The young woman with the dark hair in the picture below would never have believed that when her mom would pass away in 2020, there would already have been so much loss, or that she would have coped without the type of support she had then. The image of my family had crumbled. Cousins and friends had died and cancer had taken my brother's cherished wife, my father's first wife, and my beloved oldest sister; the breakup of my relationship broke me in ways I didn't think possible and shattered the foundation I'd spent my life building. As people died or just disappeared from my life, I struggled to find solid ground. For years, all I could feel was profound sorrow, anger, sympathy and regret - for not making more of the time while they were alive, for not being supportive enough, for not being enough. Unworthy. Alone.

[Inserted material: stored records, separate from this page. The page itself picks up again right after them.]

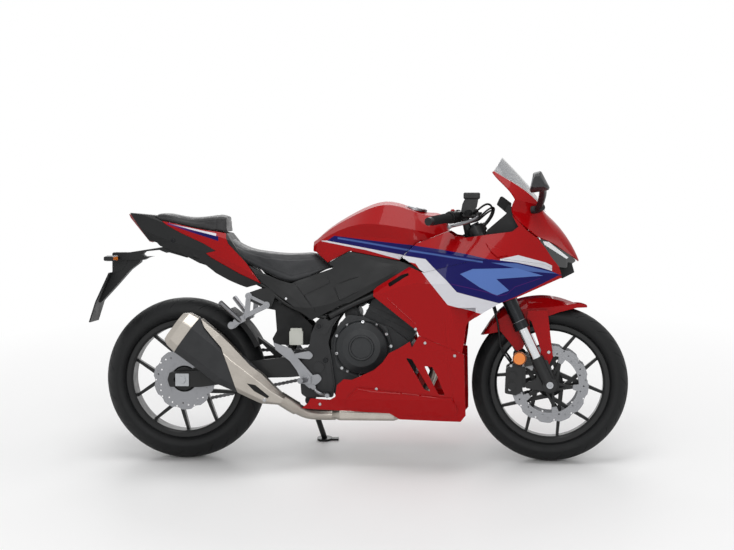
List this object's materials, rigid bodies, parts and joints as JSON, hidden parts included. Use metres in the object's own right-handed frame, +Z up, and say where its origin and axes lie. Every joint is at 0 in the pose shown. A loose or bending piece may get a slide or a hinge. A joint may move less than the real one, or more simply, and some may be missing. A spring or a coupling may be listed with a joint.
{
  "type": "sport motorcycle",
  "caption": "Fully faired sport motorcycle parked leaning on its side stand, with turning wheels, steering and folding stand.",
  "frame": {"origin": "on the ground under the middle of the parked motorcycle's bounding box", "axes": "+X forwards along the motorcycle, +Y to its left, +Z up; the motorcycle leans 10 degrees to its left"},
  "size_m": [2.0808, 0.7626, 1.1527],
  "materials": {
    "front_wheel": "satin black cast wheel",
    "front_tyre": "black rubber",
    "front_discs": "ground steel",
    "rear_wheel": "satin black cast wheel",
    "rear_tyre": "black rubber",
    "rear_disc": "ground steel",
    "rear_sprocket": "dark steel",
    "chain": "oiled steel",
    "fork_uppers": "dark anodised",
    "fork_sliders": "hard chrome",
    "fork_feet": "black cast",
    "front_axle": "zinc plated",
    "yokes": "black cast",
    "handlebars": "black",
    "grips": "black rubber",
    "levers": "silver",
    "front_mudguard": "gloss red",
    "front_calipers": "black",
    "front_reflectors": "orange reflector",
    "frame": "black tube",
    "pivot_plates": "black cast",
    "engine_block": "dark grey cast",
    "engine_covers": "dark grey cast",
    "radiator": "black core",
    "exhaust_pipes": "stainless",
    "muffler": "dark grey",
    "muffler_cap": "champagne silver",
    "muffler_shield": "champagne silver",
    "swingarm": "black box section",
    "rear_axle": "zinc plated",
    "rear_caliper": "black",
    "rear_hugger": "matte black",
    "rear_shock": "black",
    "inner_tray": "matte black",
    "brake_reservoir": "pale bottle",
    "fuel_tank": "gloss red with stripes",
    "rider_seat": "black vinyl",
    "pillion_seat": "black vinyl",
    "tail_cowls": "gloss red with stripes",
    "tail_core": "black",
    "tail_lamp": "red lens",
    "side_panels": "black",
    "upper_fairings": "gloss red and blue",
    "middle_fairings": "gloss red, white and blue",
    "lower_fairings": "gloss red",
    "windscreen": "smoke tinted",
    "nose_cowl": "gloss red",
    "headlamps": "dark lens",
    "nose_lip": "matte black",
    "mirrors": "dark grey",
    "dashboard": "matte black",
    "plate_bracket": "matte black",
    "rear_indicators": "black with amber lens",
    "rider_steps": "polished",
    "foot_controls": "polished",
    "pillion_steps": "polished",
    "side_stand": "black"
  },
  "bodies": {
    "chassis": {"chain": "chain", "frame": "frame", "pivot_plates": "pivot_plates", "engine_block": "engine_block", "engine_covers": "engine_covers", "radiator": "radiator", "exhaust_pipes": "exhaust_pipes", "muffler": "muffler", "muffler_cap": "muffler_cap", "muffler_shield": "muffler_shield", "swingarm": "swingarm", "rear_axle": "rear_axle", "rear_caliper": "rear_caliper", "rear_hugger": "rear_hugger", "rear_shock": "rear_shock", "inner_tray": "inner_tray", "brake_reservoir": "brake_reservoir", "fuel_tank": "fuel_tank", "rider_seat": "rider_seat", "pillion_seat": "pillion_seat", "tail_cowls": "tail_cowls", "tail_core": "tail_core", "tail_lamp": "tail_lamp", "side_panels": "side_panels", "upper_fairings": "upper_fairings", "middle_fairings": "middle_fairings", "lower_fairings": "lower_fairings", "windscreen": "windscreen", "nose_cowl": "nose_cowl", "headlamps": "headlamps", "nose_lip": "nose_lip", "mirrors": "mirrors", "dashboard": "dashboard", "plate_bracket": "plate_bracket", "rear_indicators": "rear_indicators", "rider_steps": "rider_steps", "foot_controls": "foot_controls", "pillion_steps": "pillion_steps"},
    "steering": {"fork_uppers": "fork_uppers", "fork_sliders": "fork_sliders", "fork_feet": "fork_feet", "front_axle": "front_axle", "yokes": "yokes", "handlebars": "handlebars", "grips": "grips", "levers": "levers", "front_mudguard": "front_mudguard", "front_calipers": "front_calipers", "front_reflectors": "front_reflectors"},
    "front_wheel": {"front_wheel": "front_wheel", "front_tyre": "front_tyre", "front_discs": "front_discs"},
    "rear_wheel": {"rear_wheel": "rear_wheel", "rear_tyre": "rear_tyre", "rear_disc": "rear_disc", "rear_sprocket": "rear_sprocket"},
    "side_stand": {"side_stand": "side_stand"}
  },
  "joints": [
    {"name": "steering_turn", "type": "hinge", "parent": "chassis", "child": "steering", "pos_m": [0.49809, -0.05511, 0.71245], "axis": [-0.4305, 0.1567, 0.8889], "range_deg": [-30, 30]},
    {"name": "front_wheel_spin", "type": "hinge", "parent": "steering", "child": "front_wheel", "pos_m": [0.7405, -0.12841, 0.2968], "axis": [0, 0.9848, -0.1736], "continuous": true},
    {"name": "rear_wheel_spin", "type": "hinge", "parent": "chassis", "child": "rear_wheel", "pos_m": [-0.6695, -0.12632, 0.30862], "axis": [0, 0.9848, -0.1736], "continuous": true},
    {"name": "side_stand_fold", "type": "hinge", "parent": "chassis", "child": "side_stand", "pos_m": [-0.1995, -0.00408, 0.19567], "axis": [-0.0781, 0.9327, 0.3521], "range_deg": [0, 88.4]}
  ]
}
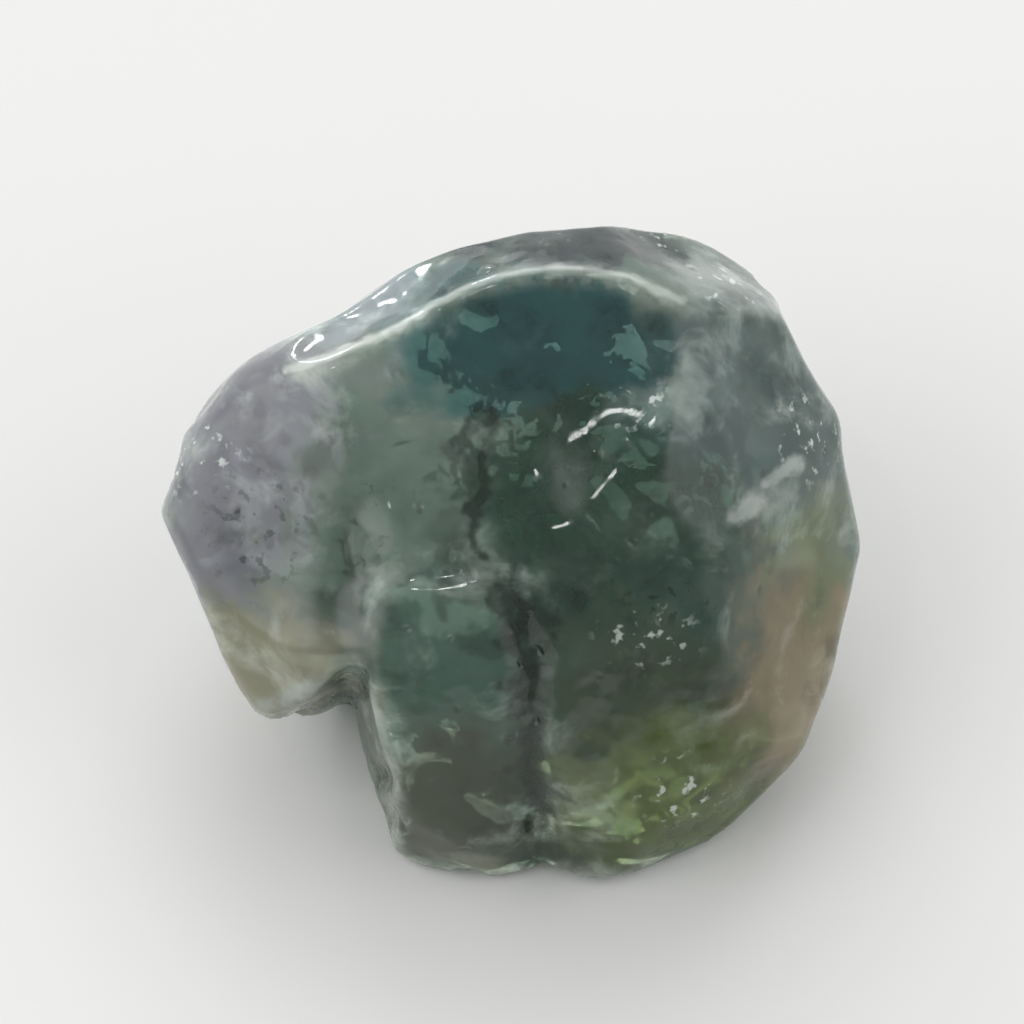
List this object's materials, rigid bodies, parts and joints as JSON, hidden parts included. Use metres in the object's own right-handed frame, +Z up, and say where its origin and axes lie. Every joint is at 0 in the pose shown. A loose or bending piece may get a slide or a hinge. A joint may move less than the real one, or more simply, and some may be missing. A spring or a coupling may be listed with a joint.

But lives can be rebuilt, and even if what it has become would once have been unrecognizable, there's joy and gratitude for each new day. My grandson brings astounding delight and hope to my life. My children have grown into adults of strong character who are there for me and it's my greatest wish that they'll continue to be there for each other no matter what life brings. Perhaps the writing was always on the wall, but it was still shocking that the sister I'd shared my mom and so much of my life with wouldn't be there going through losing her with me. I guess that's what happens when the conduit is sliced in half.